Both of the dial foot screws are a tad rusty - probably due to moisture getting past the crystal.


I removed the day wheel so I could get an idea of the parts that make up the day and date complications.  There is one pesky index spring under the bridge that will fly off if I'm not careful.  You can just see the tip of it by the number 6.  So I'll listen to the little voice in my head and move to my light tent so I will be able to find it when it inevitably disappears.


Now you can see index spring next to the 6.... no sudden movements or I'll spend the next 30 minutes on my hands and knees looking for the darned thing.


Slowly the front of the mainplate is cleared of parts.


Turning my attention to the back, it's always good to have a photo of the train wheels to refer to when reassembling the movement.


Uh oh... close inspection of the barrel shows that two teeth are buggered up.  You can see them below at about 4 o'clock.  I'll try to clear them a little but the watch may stop when the barrel turns to engage these teeth.  The barrel should be replaced but I don't have a replacement at the moment.


Everything is cleaned and dried before reassembly.


The reassembled movement is now ticking away but I haven't wound it very much.  I managed to find the missing bridge screw inside the movement when I disassembled it.

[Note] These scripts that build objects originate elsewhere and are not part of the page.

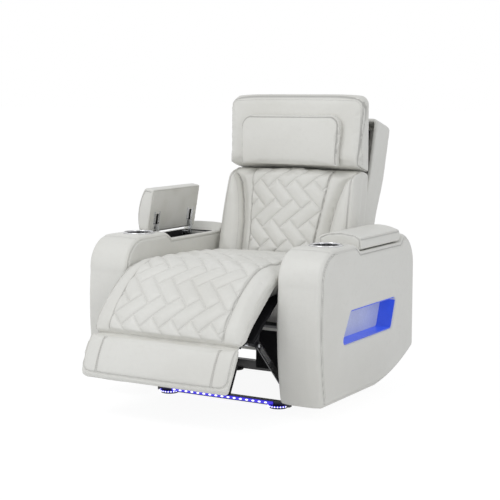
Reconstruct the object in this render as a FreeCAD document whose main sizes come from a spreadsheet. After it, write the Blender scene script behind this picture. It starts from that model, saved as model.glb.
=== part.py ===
# Power recliner with a motor footrest, a reclining back and a tilting headrest.
# Frame: X to the right of a person who looks at the chair, -Y to the chair's front, Z up.
# The origin lies on the floor below the middle of the whole outline.
# Names with left lie on the -X side and names with right on the +X side.
import FreeCAD, Part
import math
import os
import Sketcher

# Driving sizes in millimetres and degrees
SIZES = {
    # Overall layout between the arms
    "arm_width": 174.0,
    "bay_half": 308.5,
    "arm_clearance": 53.0,
    "overrun": 10.0,
    "fit_gap": 0.3,
    # Arm side profile
    "arm_front_low": 307.0,
    "arm_front_high": 328.0,
    "arm_shoulder_height": 458.0,
    "arm_front_radius": 1250.0,
    "arm_top_front": 218.0,
    "arm_top_height": 582.0,
    "arm_dip_front": 66.0,
    "lid_front": 33.0,
    "arm_bed_height": 557.0,
    "lid_rear": 300.0,
    "hump_run": 30.0,
    "hump_height": 584.0,
    "arm_rear": 432.0,
    "arm_rear_shoulder": 468.0,
    "arm_rear_low": 147.0,
    "arm_sweep_front": 110.0,
    "arm_sweep_radius": 900.0,
    "arm_edge_radius": 12.0,
    # Cup holder
    "cup_setback": 131.0,
    "cup_radius": 45.0,
    "cup_depth": 78.0,
    "cup_wall": 1.5,
    "cup_flange_radius": 60.0,
    "cup_flange_height": 2.0,
    # Storage console
    "storage_wall": 24.0,
    "storage_end_wall": 18.0,
    "storage_depth": 177.0,
    "tray_wall": 2.5,
    "lid_gap": 2.5,
    "lid_side_gap": 1.5,
    "lid_board_thick": 8.0,
    "lid_board_inset": 7.0,
    "lid_side_height": 41.0,
    "lid_crown_radius": 210.0,
    "lid_corner_radius": 14.0,
    "lid_open_angle": 80.0,
    "lid_axis_inset": 23.5,
    "lid_axis_rise": 36.5,
    "lid_hinge_spread": 230.0,
    "lid_hinge_slot": 20.0,
    "lid_hinge_thick": 8.0,
    "lid_hinge_cheek": 3.0,
    "lid_hinge_flange": 1.5,
    "lid_hinge_reach": 40.0,
    "lid_hinge_dip": 4.5,
    "lid_hinge_band": 9.0,
    "lid_pin_radius": 3.0,
    # Lit window in the outer side of the arm
    "window_top": 357.0,
    "window_bottom": 244.0,
    "window_front_top": 103.0,
    "window_front_bottom": 172.0,
    "window_rear_top": 275.0,
    "window_rear_bottom": 233.0,
    "window_depth": 70.0,
    "window_wall": 3.0,
    "window_lip": 6.0,
    "window_corner": 16.0,
    # Button panel in the inner side of the right arm
    "panel_front": 120.0,
    "panel_rear": 22.0,
    "panel_low": 470.0,
    "panel_high": 504.0,
    "panel_depth": 16.0,
    "panel_lip": 2.0,
    "button_half": 8.0,
    "button_rise": 1.5,
    "button_seat": 4.0,
    "button_travel": 1.5,
    # Base on the floor
    "foot_half_track": 232.0,
    "foot_front": 171.0,
    "foot_rear": 330.0,
    "foot_radius": 32.0,
    "foot_height": 6.0,
    "front_bar_size": 18.0,
    "base_tube_size": 30.0,
    "base_tube_lift": 12.0,
    "tube_wall": 2.0,
    "strip_half_length": 215.0,
    "strip_height": 10.0,
    "strip_thick": 5.0,
    # Power supply and lower rear panel
    "supply_width": 110.0,
    "supply_length": 70.0,
    "supply_height": 38.0,
    "supply_offset": 120.0,
    "inlet_width": 26.0,
    "inlet_height": 18.0,
    "inlet_depth": 14.0,
    "skirt_setback": 398.0,
    "skirt_thick": 10.0,
    "skirt_bottom": 60.0,
    "skirt_top": 232.0,
    # Seat
    "rail_thick": 24.0,
    "rail_bottom": 330.0,
    "rail_top": 395.0,
    "seat_frame_front": 135.0,
    "seat_frame_rear": 262.0,
    "rail_bridge": 18.0,
    "strap_width": 50.0,
    "strap_thick": 4.0,
    "strap_pitch": 112.0,
    "cushion_half": 297.0,
    "seat_top_front": 508.0,
    "seat_top_rear": 486.0,
    "seat_rear": 205.0,
    "seat_crown_radius": 3000.0,
    "seat_nose_radius": 6.0,
    "seat_nose_angle": 58.0,
    "cushion_edge": 12.0,
    # Footrest, in its own frame from the knee axis
    "knee_front": 230.0,
    "knee_height": 424.0,
    "rest_angle": 36.0,
    "pad_rise": 78.0,
    "roll_inner": 48.0,
    "roll_angle": 22.0,
    "roll_inner_angle": 115.0,
    "pad_reach": 333.0,
    "crown_run": 90.0,
    "crown_rise": 125.0,
    "calf_crown_radius": 518.0,
    "crest_radius": 210.0,
    "crest_angle": 45.0,
    "pad_board_thick": 14.0,
    "board_start": 30.0,
    "board_end": 250.0,
    "fold_depth": 26.0,
    "fold_relief_angle": 61.0,
    "fold_room": 5.0,
    "leaf_angle": 53.6,
    "fold_lip": 2.0,
    "fold_barrel_radius": 5.0,
    "fold_angle": 25.0,
    "flap_reach": 160.0,
    "flap_pad_thick": 38.0,
    "flap_board_thick": 10.0,
    "flap_roll_radius": 16.0,
    # Footrest linkage
    "link_thick": 4.0,
    "link_gap": 3.5,
    "link_radius": 13.0,
    "pin_radius": 6.0,
    "pivot_play": 0.4,
    "swing_length": 216.4,
    "swing_angle": 49.7,
    "carry_length": 212.1,
    "carry_angle": 45.0,
    "torque_radius": 11.0,
    "cross_rod_radius": 6.0,
    "plate_head_radius": 20.0,
    # Linear drives
    "leg_drive_drop": 75.0,
    "leg_drive_lead": 14.5,
    "back_drive_drop": 90.0,
    "back_drive_lead": 16.0,
    "head_drive_lead": 9.5,
    "head_drive_drop": 56.0,
    "track_width": 32.0,
    "track_height": 26.0,
    "nut_length": 44.0,
    "nut_width": 40.0,
    "nut_height": 34.0,
    "nut_pin_radius": 5.0,
    "fork_play": 2.6,
    "leg_drive_rate": 1.12,
    "leg_drive_swing": 35.5,
    "head_drive_swing": 12.5,
    "leg_gear_front": 200.0,
    "back_gear_front": 40.0,
    "back_drive_offset": 130.0,
    "back_gear_rise": 188.0,
    "head_track_top": 480.0,
    "fork_thick": 8.0,
    "fork_half": 13.0,
    "motor_radius": 27.0,
    "motor_length": 110.0,
    "gearbox_length": 62.0,
    "gearbox_size": 48.0,
    # Back
    "back_axis_setback": 300.0,
    "back_axis_height": 400.0,
    "back_angle": 16.0,
    "back_front": 90.0,
    "back_cushion_rear": 50.0,
    "back_cushion_bottom": 25.0,
    "back_cushion_top": 412.0,
    "back_top_half": 268.0,
    "back_bottom_half": 297.0,
    "wing_depth": 26.0,
    "panel_half_top": 190.0,
    "panel_half_bottom": 150.0,
    "shell_front": 50.3,
    "shell_rear": 156.0,
    "shell_wall": 15.0,
    "shell_bottom": 60.0,
    "shell_top": 645.0,
    "shell_half": 268.0,
    "upright_gap": 15.5,
    "back_tube_half": 12.5,
    "back_panel_thick": 8.0,
    "back_tube_top": 600.0,
    # Headrest
    "head_axis_plane": 60.0,
    "head_axis_rise": 425.0,
    "head_angle": 2.0,
    "head_front": 145.0,
    "head_rear": 50.0,
    "head_top_front": 98.0,
    "head_bottom_front": 39.0,
    "head_bottom_rear": 8.0,
    "head_top": 306.0,
    "head_half": 286.0,
    "head_corner_radius": 34.0,
    "pillow_thick": 34.0,
    "pillow_half": 218.0,
    "pillow_bottom": 36.0,
    "pillow_top": 236.0,
    "pillow_crown_radius": 700.0,
    "pillow_corner_radius": 46.0,
}

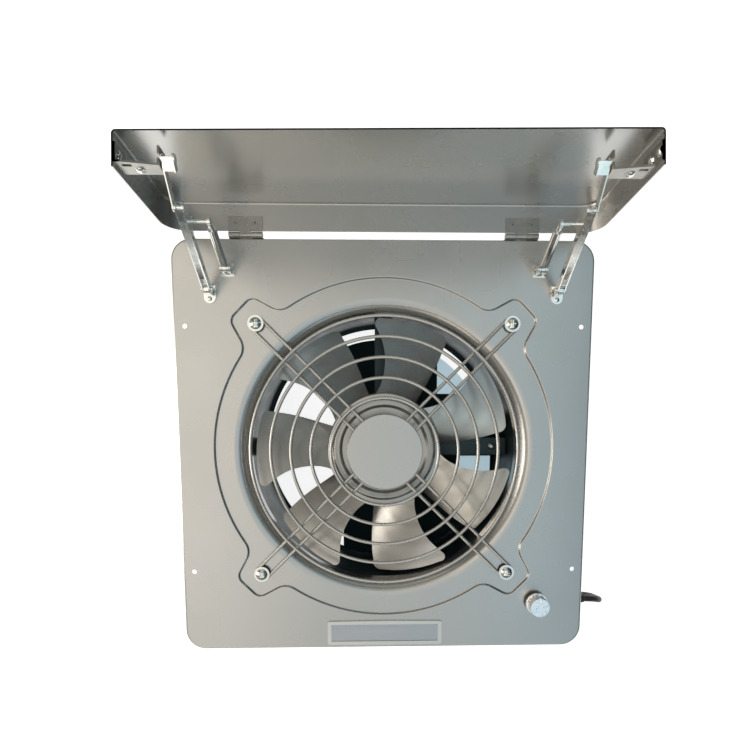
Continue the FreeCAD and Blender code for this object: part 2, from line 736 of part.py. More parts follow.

Things look promising... the amplitude should come up once I wind the mainspring more fully.


I was able to clear off the old fingerprints on the dial but it's still not perfect.  I'm not sure if there's a scratch by the H or if its dried gunk.  There's more gunk by the 6 marker but I'll let sleeping dogs lie and avoid making things worse.


The oscillating weight goes on the back and I'm just about ready to reinstall the movement in the case back.


I polished the crystal as best I could but didn't want to over due it.  I'll put a thin o-ring on the crystal to try to take up some of the space that the proper gasket would have filled.  I doubt it will provide much of a seal but it should keep things from rattling inside.  You should keep vintage watches away from all moisture anyway, even it you think they're "waterproof".


Once the crown is installed I can advance the time until the day and date changes.  This movement has a quick set function for the date - you push the stem in.  The day of the week is a little more cumbersome to set.


I can use the crown to wind the watch more fully and the amplitude came up over 200.  I'm happy with that considering the barrel needs to be replaced anyway.  Otherwise the specs look good to me.


This watch looks a lot better, especially since the remnant of the gasket is no longer stuck inside.  Time will tell, literally, if the barrel causes a problem.  I have no doubt the watch will work until the missing teeth rotate into the center wheel.  I suspect the barrel will slip until the next tooth engages but I'll find out in an hour or two.